***** DATA FOR THIS EXERCISE *****
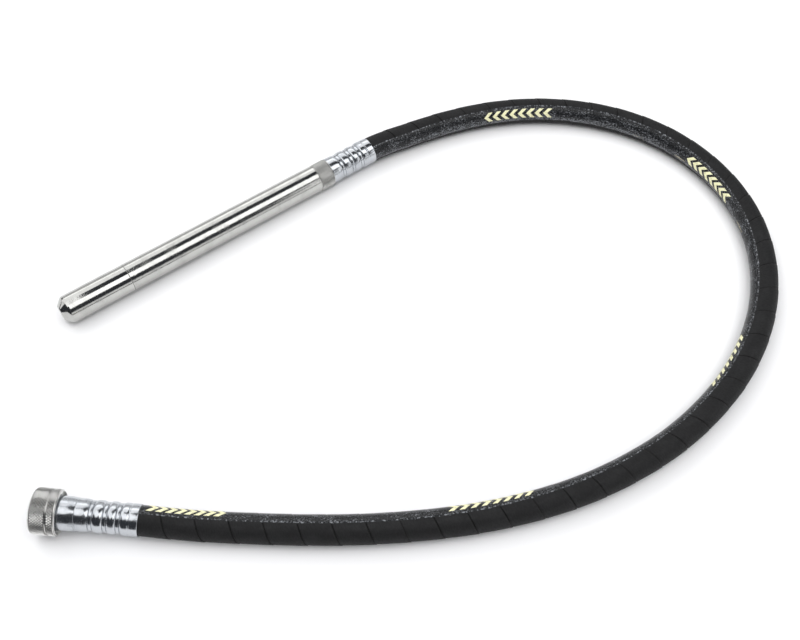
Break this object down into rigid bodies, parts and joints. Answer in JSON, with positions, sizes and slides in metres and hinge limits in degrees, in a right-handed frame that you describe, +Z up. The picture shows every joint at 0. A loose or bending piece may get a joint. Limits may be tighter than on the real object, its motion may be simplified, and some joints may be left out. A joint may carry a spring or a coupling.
{
  "type": "concrete vibrator shaft",
  "caption": "Flexible drive shaft in a rubber hose with a cylindrical eccentric vibrating head at one end and a knurled screw coupling at the other.",
  "frame": {"origin": "on the ground, under the middle of the box round the head and the coupling, which lie side by side while the hose loops away", "axes": "+X points from the coupling nut along the coupling towards the hose, +Y from the coupling towards the head, +Z up from the ground"},
  "size_m": [0.8757, 0.6786, 0.0515],
  "materials": {
    "polished_steel": "hardened steel, ground and polished bright",
    "knurled_steel": "satin steel with a fine knurl",
    "zinc_plated_steel": "bright zinc plate with a faint blue cast",
    "knurled_nut_steel": "zinc plated steel with a diamond knurl",
    "turned_steel": "turned steel, oiled",
    "bearing_steel": "ground bearing steel",
    "spring_steel": "blued spring steel wire and strip",
    "bronze": "sintered bronze, oiled",
    "hose_rubber": "wrapped and cured black rubber with a glossier printed strip",
    "hose_braid": "woven textile cord",
    "seal_rubber": "moulded nitrile rubber"
  },
  "bodies": {
    "shaft": {"head_tip": "polished_steel", "tip_o_ring": "seal_rubber", "head_tube": "polished_steel", "front_preload_washer": "spring_steel", "front_bearing_outer_ring": "bearing_steel", "rear_bearing_a_outer_ring": "bearing_steel", "rear_bearing_b_outer_ring": "bearing_steel", "rear_outer_spacer": "turned_steel", "bearing_circlip": "spring_steel", "shaft_seal": "seal_rubber", "hose_adapter": "knurled_steel", "adapter_o_ring": "seal_rubber", "head_ferrule": "zinc_plated_steel", "hose_cover": "hose_rubber", "hose_braid": "hose_braid", "hose_lining": "seal_rubber", "guide_liner": "spring_steel", "flexible_core": "spring_steel", "coupling_body": "zinc_plated_steel", "coupling_ferrule": "zinc_plated_steel", "tang_bush": "bronze"},
    "rotor": {"eccentric_rotor": "turned_steel", "front_bearing_inner_ring": "bearing_steel", "rear_bearing_a_inner_ring": "bearing_steel", "rear_bearing_b_inner_ring": "bearing_steel", "rear_inner_spacer": "turned_steel", "rotor_circlip": "spring_steel", "core_head_fitting": "turned_steel"},
    "front_cage": {"front_bearing_cage": "bronze"},
    "rear_cage_a": {"rear_bearing_a_cage": "bronze"},
    "rear_cage_b": {"rear_bearing_b_cage": "bronze"},
    "tang": {"drive_tang": "turned_steel"},
    "nut_carrier": {"nut_thrust_washer": "turned_steel"},
    "nut": {"coupling_nut": "knurled_nut_steel"}
  },
  "joints": [
    {"name": "rotor_spin", "type": "hinge", "parent": "shaft", "child": "rotor", "pos_m": [-0.17495, -0.01378, 0.018], "axis": [-0.766, -0.6428, 0], "continuous": true},
    {"name": "front_cage_spin", "type": "hinge", "parent": "shaft", "child": "front_cage", "pos_m": [-0.17495, -0.01378, 0.018], "axis": [-0.766, -0.6428, 0], "continuous": true},
    {"name": "rear_cage_a_spin", "type": "hinge", "parent": "shaft", "child": "rear_cage_a", "pos_m": [-0.17495, -0.01378, 0.018], "axis": [-0.766, -0.6428, 0], "continuous": true},
    {"name": "rear_cage_b_spin", "type": "hinge", "parent": "shaft", "child": "rear_cage_b", "pos_m": [-0.17495, -0.01378, 0.018], "axis": [-0.766, -0.6428, 0], "continuous": true},
    {"name": "tang_spin", "type": "hinge", "parent": "shaft", "child": "tang", "pos_m": [-0.13653, -0.2655, 0.02676], "axis": [0.9976, 0, -0.0698], "continuous": true},
    {"name": "nut_slide", "type": "slide", "parent": "shaft", "child": "nut_carrier", "axis": [0.9976, 0, -0.0698], "range_m": [0, 0.035]},
    {"name": "nut_spin", "type": "hinge", "parent": "nut_carrier", "child": "nut", "pos_m": [-0.13653, -0.2655, 0.02676], "axis": [0.9976, 0, -0.0698], "continuous": true}
  ],
  "couplings": [
    {"joint": "front_cage_spin", "follows": "rotor_spin", "ratio": 0.381},
    {"joint": "rear_cage_a_spin", "follows": "rotor_spin", "ratio": 0.381},
    {"joint": "rear_cage_b_spin", "follows": "rotor_spin", "ratio": 0.381},
    {"joint": "tang_spin", "follows": "rotor_spin", "ratio": 1}
  ]
}
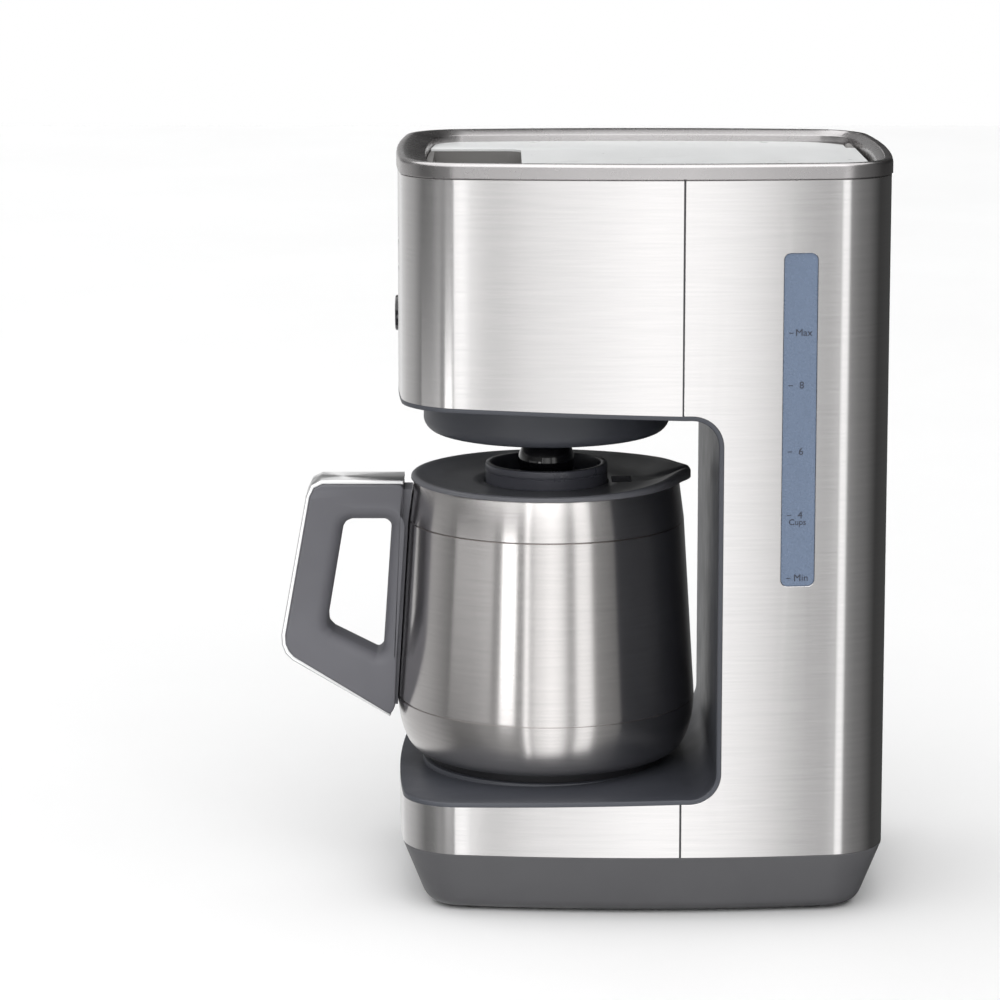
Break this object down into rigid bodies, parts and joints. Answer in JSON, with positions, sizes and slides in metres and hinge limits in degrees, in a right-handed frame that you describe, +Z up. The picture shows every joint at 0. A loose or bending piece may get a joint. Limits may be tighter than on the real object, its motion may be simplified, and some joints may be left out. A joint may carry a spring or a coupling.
{
  "type": "drip coffee maker",
  "caption": "Drip coffee maker with a brushed steel body, a hinged top lid, front buttons, a side water gauge and a lift-out thermal carafe under the brew head.",
  "frame": {"origin": "centre of the bounding box's footprint, on the table", "axes": "+Z up, -Y to the front of the machine, +X to its right as the machine faces -Y seen from behind, the gauge's side"},
  "size_m": [0.1822, 0.2896, 0.355],
  "materials": {
    "steel": "horizontal brushed grain",
    "satin_steel": "satin",
    "skirt_grey": "fine moulded texture",
    "liner_grey": "satin moulded",
    "shell_grey": "moulded",
    "rim_grey": "satin metallic",
    "lid_silver": "satin",
    "grip_grey": "soft matte",
    "black_gloss": "gloss",
    "black_plastic": "satin",
    "rubber": "matte",
    "zinc_steel": "bright",
    "tank_plastic": "translucent moulded",
    "gauge_blue": "translucent satin",
    "silicone": "matte",
    "heater_alloy": "as cast",
    "board_green": "solder mask"
  },
  "bodies": {
    "housing": {"base_pan": "skirt_grey", "bottom_cover": "shell_grey", "rubber_feet": "rubber", "bottom_screws": "zinc_steel", "cord_bush": "rubber", "base_skin": "steel", "head_skin": "steel", "tower_skin": "steel", "body_shell": "shell_grey", "bay_liner": "liner_grey", "top_rim": "rim_grey", "hinge_pins": "zinc_steel", "water_tank": "tank_plastic", "gauge_window": "gauge_blue", "tank_outlet": "black_plastic", "check_valve": "black_plastic", "cold_hose": "silicone", "heater_block": "heater_alloy", "thermostat": "black_plastic", "riser_tube": "silicone", "spray_head": "skirt_grey", "basket_bowl": "liner_grey", "filter_basket": "black_plastic", "circuit_board": "board_green", "display_lens": "black_gloss"},
    "lid": {"lid_frame": "skirt_grey", "lid_plate": "lid_silver"},
    "valve": {"drip_stop": "black_plastic", "drip_spring": "zinc_steel"},
    "start": {"start_button": "black_plastic"},
    "key_upper_right": {"key_upper_right": "satin_steel"},
    "key_upper_left": {"key_upper_left": "satin_steel"},
    "key_lower_right": {"key_lower_right": "satin_steel"},
    "key_lower_left": {"key_lower_left": "satin_steel"},
    "carafe": {"carafe_base": "black_plastic", "carafe_shell": "steel", "carafe_shoulder": "steel", "carafe_liner": "steel", "carafe_lid": "liner_grey", "handle_bracket": "satin_steel", "handle_grip": "grip_grey", "handle_spine": "satin_steel", "handle_screws": "zinc_steel"},
    "collar": {"lid_collar": "black_plastic", "collar_seal": "rubber", "lid_dome": "black_gloss"}
  },
  "joints": [
    {"name": "lid_hinge", "type": "hinge", "parent": "housing", "child": "lid", "pos_m": [0, 0.132, 0.3486], "axis": [-1, 0, 0], "range_deg": [0, 92]},
    {"name": "carafe_slide", "type": "slide", "parent": "housing", "child": "carafe", "axis": [0, -1, 0], "range_m": [0, 0.25]},
    {"name": "collar_twist", "type": "hinge", "parent": "carafe", "child": "collar", "pos_m": [0, -0.0168, 0.19], "axis": [0, 0, 1], "range_deg": [0, 60]},
    {"name": "drip_stop_lift", "type": "slide", "parent": "housing", "child": "valve", "axis": [0, 0, 1], "range_m": [0, 0.004], "stiffness_N_per_m": 120, "deforming": ["drip_spring"]},
    {"name": "start_press", "type": "slide", "parent": "housing", "child": "start", "axis": [0, 1, 0], "range_m": [0, 0.0015], "stiffness_N_per_m": 400},
    {"name": "key_upper_right_press", "type": "slide", "parent": "housing", "child": "key_upper_right", "axis": [0, 1, 0], "range_m": [0, 0.0012], "stiffness_N_per_m": 400},
    {"name": "key_upper_left_press", "type": "slide", "parent": "housing", "child": "key_upper_left", "axis": [0, 1, 0], "range_m": [0, 0.0012], "stiffness_N_per_m": 400},
    {"name": "key_lower_right_press", "type": "slide", "parent": "housing", "child": "key_lower_right", "axis": [0, 1, 0], "range_m": [0, 0.0012], "stiffness_N_per_m": 400},
    {"name": "key_lower_left_press", "type": "slide", "parent": "housing", "child": "key_lower_left", "axis": [0, 1, 0], "range_m": [0, 0.0012], "stiffness_N_per_m": 400}
  ]
}
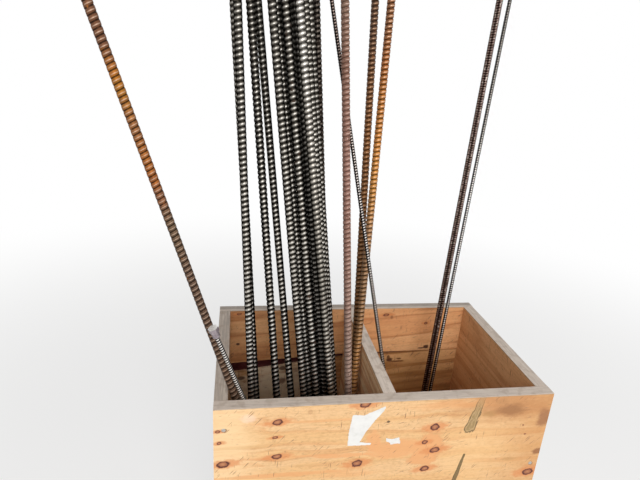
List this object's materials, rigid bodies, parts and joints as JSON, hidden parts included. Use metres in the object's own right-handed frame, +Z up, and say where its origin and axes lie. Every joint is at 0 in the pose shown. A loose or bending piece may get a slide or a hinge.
*****
Track down all lines above with the string "axes" and copy them.

  "frame": {"origin": "on the ground, under the middle of the box round the head and the coupling, which lie side by side while the hose loops away", "axes": "+X points from the coupling nut along the coupling towards the hose, +Y from the coupling towards the head, +Z up from the ground"},
  "frame": {"origin": "centre of the bounding box's footprint, on the table", "axes": "+Z up, -Y to the front of the machine, +X to its right as the machine faces -Y seen from behind, the gauge's side"},
List this object's materials, rigid bodies, parts and joints as JSON, hidden parts included. Use metres in the object's own right-handed frame, +Z up, and say where its origin and axes lie. Every joint is at 0 in the pose shown. A loose or bending piece may get a slide or a hinge.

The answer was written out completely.